07 - Tomba Gaspare Finali n. 46 – Porticato Nord
La cappella è quasi tutta occupata da un massiccio, austero sarcofago in marmo rosso sostenuto da otto cariatidi.
Al centro della parete di fondo è collocato un medaglione in bronzo con il profilo di Gaspare Finali, opera firmata dello scultore Domenico Trentacoste (Palermo 1859-Firenze 1933). A terra, sotto il sarcofago, un’ampia lapide ricorda le numerose e importanti cariche rivestite da Finali, il più notevole politico cesenate del suo tempo che assurse a una prestigiosa dimensione nazionale.
Sulla parete sinistra è la lapide, con medaglione e ritratto, della madre Maria Zamboni, vedova di Giovanni Finali, opera firmata dello scultore Stefano Galletti (Cento 1832 – Roma 1905) e, in basso, è la lapide che ricorda Giovanni, padre di Gaspare, notaio e memorabile esempio di tutti i padri.
Gaspare Finali nacque a Cesena, il 20 maggio 1829, in un’abitazione all’attuale numero 74 di corso Sozzi, in prossimità della Barriera Cavour, indicata da una lapide sulla facciata che segnala la sua probità ingenita e la grande bontà. Porta ancora il suo nome - Case Finali - il quartiere dove un tempo c'erano sue proprietà. Dotato di forte personalità, Finali fu contrario al potere pontificio e aderì agli ideali del Risorgimento, dedicandosi con grande passione alla vita politica, dapprima su posizioni mazziniane, poi di sostegno alla monarchia sabauda.
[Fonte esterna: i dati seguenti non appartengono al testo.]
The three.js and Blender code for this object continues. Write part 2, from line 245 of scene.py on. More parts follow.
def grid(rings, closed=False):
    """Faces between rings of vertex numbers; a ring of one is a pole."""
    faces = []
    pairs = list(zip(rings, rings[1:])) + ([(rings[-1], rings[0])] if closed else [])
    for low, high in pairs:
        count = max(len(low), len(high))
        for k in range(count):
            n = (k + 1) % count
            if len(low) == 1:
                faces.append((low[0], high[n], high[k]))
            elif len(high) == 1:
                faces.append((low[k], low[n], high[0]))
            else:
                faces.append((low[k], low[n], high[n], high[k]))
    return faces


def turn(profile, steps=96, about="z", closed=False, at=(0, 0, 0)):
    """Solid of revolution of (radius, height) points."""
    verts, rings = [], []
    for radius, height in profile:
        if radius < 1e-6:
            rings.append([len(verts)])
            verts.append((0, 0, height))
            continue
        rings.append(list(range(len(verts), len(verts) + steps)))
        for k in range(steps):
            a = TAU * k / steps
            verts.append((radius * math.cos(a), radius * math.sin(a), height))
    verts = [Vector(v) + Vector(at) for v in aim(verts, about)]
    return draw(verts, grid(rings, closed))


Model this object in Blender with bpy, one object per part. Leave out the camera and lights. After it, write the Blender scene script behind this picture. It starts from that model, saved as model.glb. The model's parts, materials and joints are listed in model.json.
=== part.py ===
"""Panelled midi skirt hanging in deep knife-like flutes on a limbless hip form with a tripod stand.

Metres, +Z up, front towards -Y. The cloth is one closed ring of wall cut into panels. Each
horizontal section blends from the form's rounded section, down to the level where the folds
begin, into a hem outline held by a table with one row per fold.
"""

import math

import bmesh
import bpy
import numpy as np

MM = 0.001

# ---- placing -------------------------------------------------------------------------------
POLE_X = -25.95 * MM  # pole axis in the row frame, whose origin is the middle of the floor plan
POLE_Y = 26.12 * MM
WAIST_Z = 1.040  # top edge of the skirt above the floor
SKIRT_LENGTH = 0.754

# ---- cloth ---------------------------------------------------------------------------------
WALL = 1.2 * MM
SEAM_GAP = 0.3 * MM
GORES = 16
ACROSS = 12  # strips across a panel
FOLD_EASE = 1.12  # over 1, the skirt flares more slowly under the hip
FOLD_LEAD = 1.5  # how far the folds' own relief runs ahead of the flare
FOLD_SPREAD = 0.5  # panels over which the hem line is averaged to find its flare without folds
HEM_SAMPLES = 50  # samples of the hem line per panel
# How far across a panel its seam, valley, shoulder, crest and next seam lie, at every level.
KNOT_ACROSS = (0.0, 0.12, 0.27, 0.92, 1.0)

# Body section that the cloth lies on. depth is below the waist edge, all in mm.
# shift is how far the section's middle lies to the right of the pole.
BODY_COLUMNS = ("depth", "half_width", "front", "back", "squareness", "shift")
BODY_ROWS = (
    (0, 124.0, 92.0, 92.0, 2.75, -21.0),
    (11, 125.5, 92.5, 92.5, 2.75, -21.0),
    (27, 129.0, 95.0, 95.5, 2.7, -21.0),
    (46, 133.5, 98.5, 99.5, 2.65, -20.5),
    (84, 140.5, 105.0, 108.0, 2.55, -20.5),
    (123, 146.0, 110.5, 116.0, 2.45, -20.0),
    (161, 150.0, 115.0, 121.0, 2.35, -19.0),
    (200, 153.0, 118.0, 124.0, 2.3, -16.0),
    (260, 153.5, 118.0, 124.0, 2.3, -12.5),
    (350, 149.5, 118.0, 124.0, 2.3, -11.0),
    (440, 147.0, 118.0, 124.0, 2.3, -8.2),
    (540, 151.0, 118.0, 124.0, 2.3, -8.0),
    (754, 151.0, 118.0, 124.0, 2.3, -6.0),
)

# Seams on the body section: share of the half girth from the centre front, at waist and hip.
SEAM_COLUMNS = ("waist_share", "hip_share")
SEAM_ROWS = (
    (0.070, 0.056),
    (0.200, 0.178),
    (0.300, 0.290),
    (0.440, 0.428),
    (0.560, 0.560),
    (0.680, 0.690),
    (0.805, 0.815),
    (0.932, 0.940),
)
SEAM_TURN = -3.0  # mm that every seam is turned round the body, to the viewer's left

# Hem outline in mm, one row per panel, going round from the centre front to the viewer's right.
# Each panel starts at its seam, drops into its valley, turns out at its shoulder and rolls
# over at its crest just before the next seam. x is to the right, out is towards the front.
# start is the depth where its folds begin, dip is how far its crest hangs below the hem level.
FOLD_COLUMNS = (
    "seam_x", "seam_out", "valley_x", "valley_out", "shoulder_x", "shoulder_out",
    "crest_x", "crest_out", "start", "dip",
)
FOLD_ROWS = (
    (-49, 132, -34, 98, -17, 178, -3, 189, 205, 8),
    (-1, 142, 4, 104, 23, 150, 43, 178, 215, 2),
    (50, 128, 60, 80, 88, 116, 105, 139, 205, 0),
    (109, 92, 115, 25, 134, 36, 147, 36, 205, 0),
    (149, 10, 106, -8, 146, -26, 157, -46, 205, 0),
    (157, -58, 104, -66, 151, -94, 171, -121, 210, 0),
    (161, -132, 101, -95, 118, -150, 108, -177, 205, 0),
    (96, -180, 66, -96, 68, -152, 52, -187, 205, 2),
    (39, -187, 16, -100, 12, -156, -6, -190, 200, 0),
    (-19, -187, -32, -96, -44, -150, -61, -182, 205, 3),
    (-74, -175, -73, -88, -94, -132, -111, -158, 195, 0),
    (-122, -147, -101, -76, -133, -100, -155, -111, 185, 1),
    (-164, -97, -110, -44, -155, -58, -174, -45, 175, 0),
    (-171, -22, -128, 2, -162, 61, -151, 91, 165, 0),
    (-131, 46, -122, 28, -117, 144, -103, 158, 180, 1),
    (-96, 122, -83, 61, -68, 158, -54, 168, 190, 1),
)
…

Nell'aprile del 1855, evitò con una fuga rocambolesca l'arresto da parte delle guardie papaline, poi venne salvato dal conte Alessandro Ghini che, pur devoto al governo pontificio, nascose l’amico per due mesi nel suo palazzo e, il 25 giugno, lo fece uscire dalla città nella sua carrozza.
Rifugiatosi a Torino ed entrato in contatto con Cavour, si convertì all'idea di un'Italia unita sotto la monarchia e offrì a questa causa la sua grande competenza in materia finanziaria.
Significativo fu l’incontro con Cavour a cui Finali, emigrante, povero e sconosciuto, venne presentato da Luigi Carlo Farini.
Quando Cavour sentì che era romagnolo, tra il burbero e il benevolo disse: Romagnolo! Romagnolo! Teste calde! Troppo Calde!
Finali, pur nel sentimento di rispetto e ammirazione verso Cavour ma fiero della sua terra e del carattere dei romagnoli, ribatté: Senza teste calde, Eccellenza, non si libera l’Italia dagli austriaci e dai tiranni!
Una risposta piacque a Cavour che cominciò a prendere in considerazione quel romagnolo dalla testa leonina e dalla notevole cultura e intelligenza.
L'elenco delle cariche da lui ricoperte è lunghissimo, così come quello delle onorificenze ricevute. Per qualche mese fu sindaco di Cesena ma presto si dimise per dedicarsi a impegnativi compiti nazionali. Rimase, tuttavia, sempre legato alla sua città, si adoperò per lo sviluppo di Cesena e fu tra coloro che sollecitarono l’istituzione del Regio Liceo. In varie legislature venne eletto deputato per il collegio di Cesena, poi senatore e ministro dell'Agricoltura e Commercio nel governo Minghetti, dei Lavori Pubblici nel governo Crispi e del Tesoro nel governo Saracco.
Dal 1893 al 1907 fu presidente della Corte dei Conti. Apprezzato per competenza e correttezza, presiedette la commissione d'inchiesta sulle gravi irregolarità nella gestione della Banca Romana e del Banco di Napoli, di fatto ponendo le premesse per la nascita della Banca d'Italia.
Un'altra sua passione fu la cultura. Fu amico di Giovanni Pascoli e, tra i cinquanta e i settant'anni tradusse i 21.000 versi di tutte le commedie di Plauto che pubblicò nel 1903.
Morì l’8 novembre 1914, nella villa di Gruffieto, nei pressi di Palazzuolo sul Senio. Fino alla fine mantenne la coerenza del suo spirito laico, rifiutando i conforti religiosi che vennero impartiti per decisione della famiglia solo dopo la perdita della coscienza.
I funerali videro la presenza di molte autorità e di un lungo corteo. Il Comune gli ha intitolato uno dei viali principali della città, quello che unisce la Barriera Cavour a Porta Trova.
Accanto alla Barriera, all'inizio del percorso pedonale parallelo al viale, è collocato un suo busto di marmo, opera (1909) dello scultore Francesco Jerace (Polistena 1857 - Napoli 1937), donato nel 2006 alla città di Cesena dalla famiglia Allocatelli Travaglini.